Speaking to the artist over facetime a week later, I got a personal tour of this studio, located in his Soho loft. In talking we touched upon many subjects, reflecting his broad field of interest. Most interesting to me, were his own reflections regarding the imagined world depicted in the show. He noted that the sculptures seemed to live more comfortably within the painted world, and even talked of the sculptures wanting to be in paintings. Reflecting on a gallery room showing the works of Constantin Brâncuși at the Museum of Modern Art, he pointed out the importance of a room where the sculptures could “live happily”. Silently gazing at you, Schonzeits sculptures seem to be doing just that. In their silence, the groups of inanimate creatures seem blissfully still, as opposed to abruptly frozen.

© (2025) Ben Schonzeit. Image courtesy of the Louis K. Meisel Gallery.

Influenced by theatre and dance, the exhibition allows for the sculptures to be shown in groups, either on isolated levels within the gallery room, or the group portraits on the wall. The artist comments on their apparent relation to each other, admitting that he “doesn't even know what they are talking about”. Comparing it to the way in which animals live better in company, he allows for the individual characters to coexist in the worlds he creates for them. The viewer is left on the outside, in a role halfway between visitor and spectator, getting a glimpse of a parallel plane. 

© (2025) Ben Schonzeit. Image courtesy of the Louis K. Meisel Gallery.

The abrupt transition between each fragment of the sculpture's bodies, makes each character similar to a collage of broken pieces. Similarly, the sculptures' appearance in the paintings make them subject to an intertextual referencing, borrowing faces, names and bodies in an interwoven story of expression. Schonzeits imaginary friends seem to appear as symbols with a life of their own. Consequently, a universe takes form as one walks through the exhibition, encountering the same character in different ensembles, spaces and forms. The same face greets you several times, both spurring and deflating the question of which portrayals legitimate claim to originality. Time seems irrelevant, as every character appears both sudden and continuous throughout its multiplus depictions.

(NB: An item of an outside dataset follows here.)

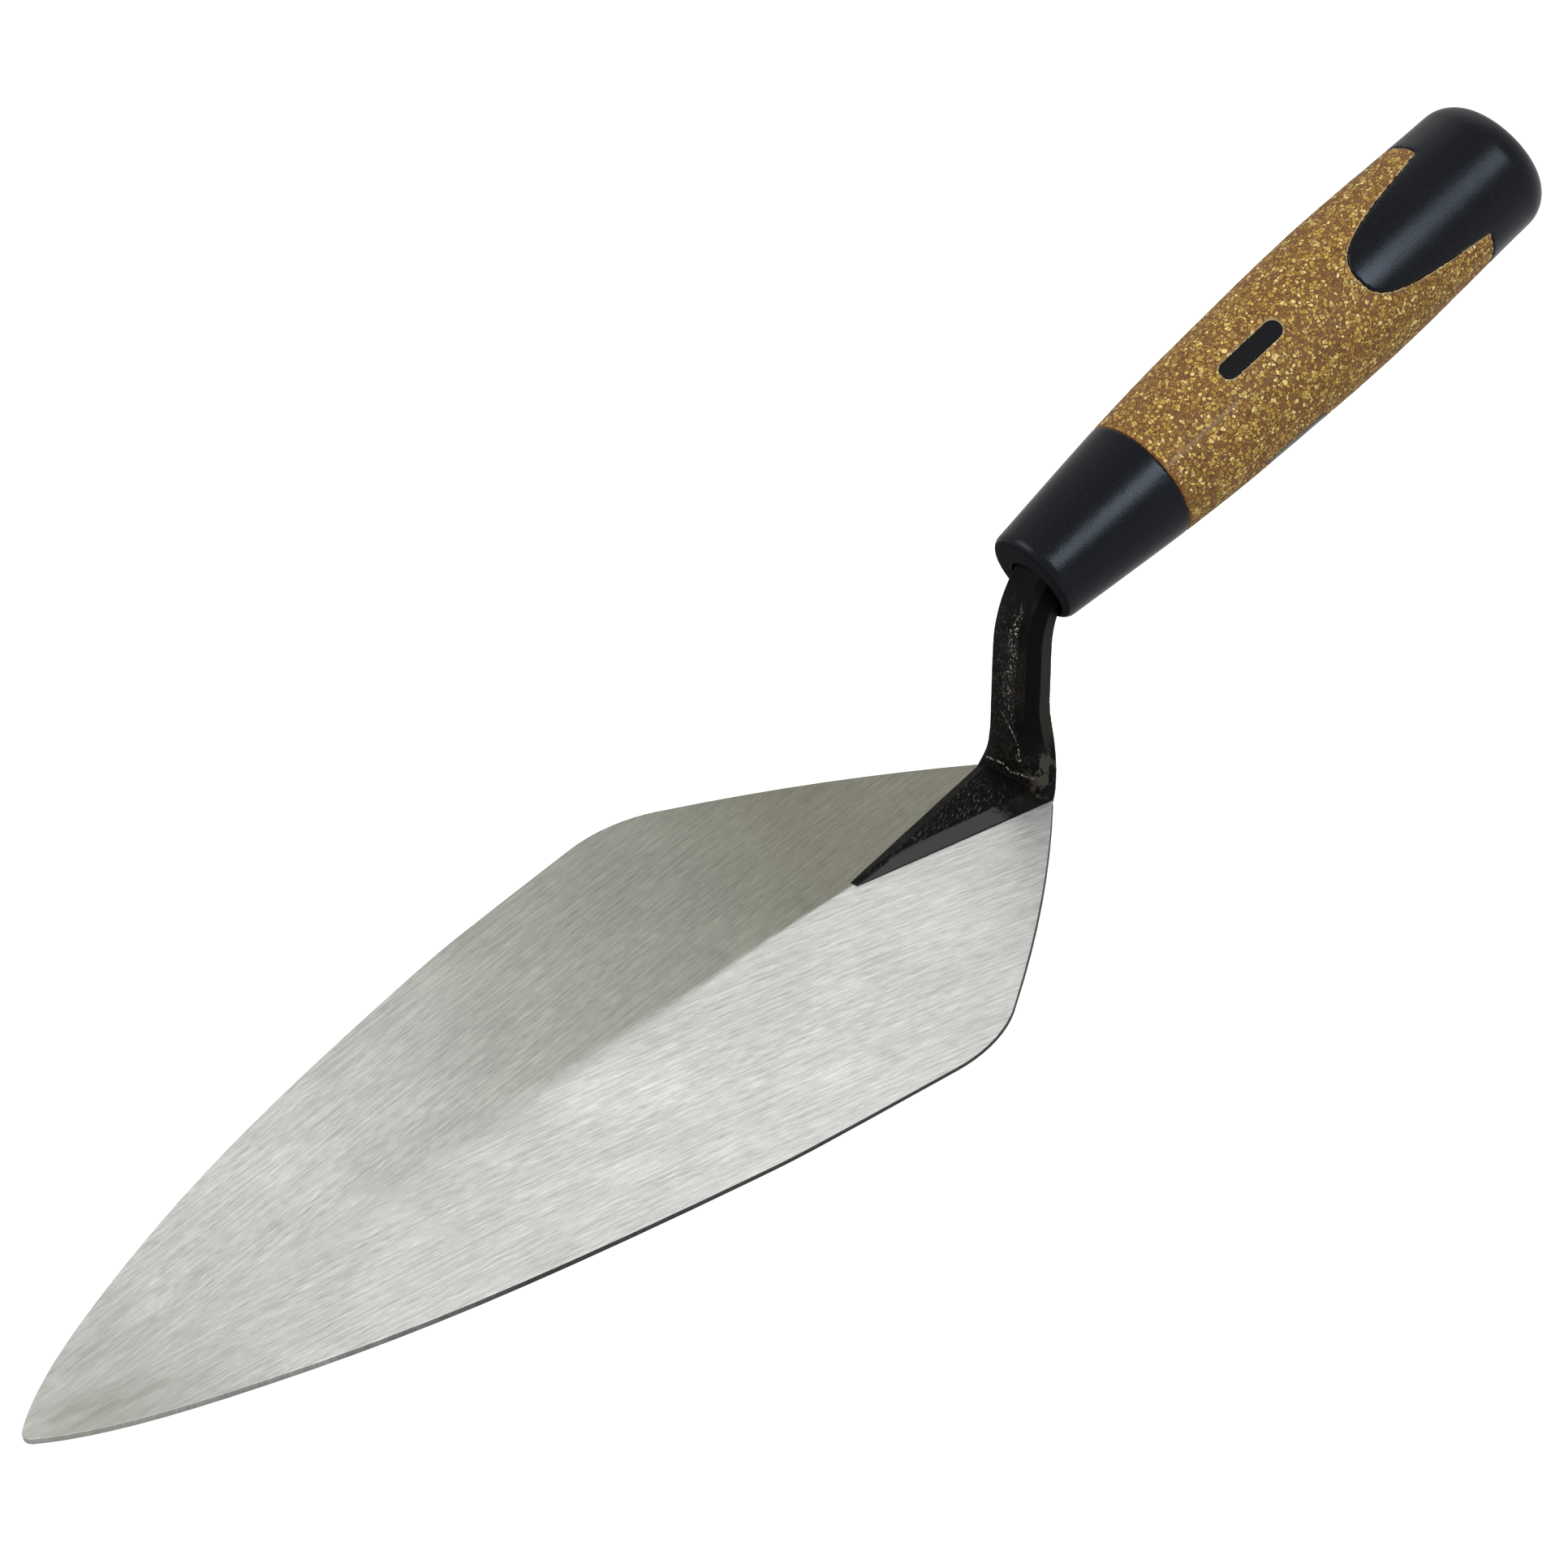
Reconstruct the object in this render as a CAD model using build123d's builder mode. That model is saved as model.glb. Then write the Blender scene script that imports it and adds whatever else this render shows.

Schonzeit’s background as a part of the first generation of American photorealists is not the focus of this show, whilst at a gallery central to the movement. Still, works like the aforementioned Studio diffuses the border between accurate depiction and subjective expression. The cast of unusual characters are here portrayed true to nature, while the nature in question is stranger than fiction. Schonzeit informs that he used a photograph as reference for the whole of this painting, making it differ from the invented worlds seen in the background of the other works on canvas. Commenting on the difficulty of deciding on the installation, he calls Studio an introduction to the rest of the show. In entering the gallery, I also perceived the piece to be a mediating force between the immediate materiality of the sculptures, and their ambiguous doubles in the picture plane. A dignity is felt in the way each sculpture's identity carefully translates from found material to brush stroke, leaving you with the subtle sensation of a life within the material.

© (2025) Ben Schonzeit. Image courtesy of the Louis K. Meisel Gallery.

Though radically different from much of the work from his early career, there's no sudden break dividing his photorealistic still life painting from the 70s from the experimental play of forms that can be seen in this exhibition. A lineage can be traced to the same reaction to postmodern societies' abundance of photographic images. “We lived in a world of media”, the artist says in relation to a question about what drove him to working with photography in the first place. Yet, the newer works of Schonzeit seem to let imagination break the existing aesthetics down into harmless, innocent figures, instead of replicating them with meticulous notice to detail. Pointed out by the artist himself, a curiosity and admiration for the world was what led him to the camera as a tool for interacting with one's surroundings. The imaginary friends present at Louis K. Meisel Gallery through April seem to have sprung out of the same curious attention to the mind as it encounters the observed world. They are like spontaneous reactions to Schonzeits own artistic practice. Sudden and mute, captured in passing, they seem as honest a witness as any still life painting. 

Ben Schonzeit, Staging (2023), acrylic on linen, 80 × 60 inches. Image courtesy of the Louis K. Meisel Gallery.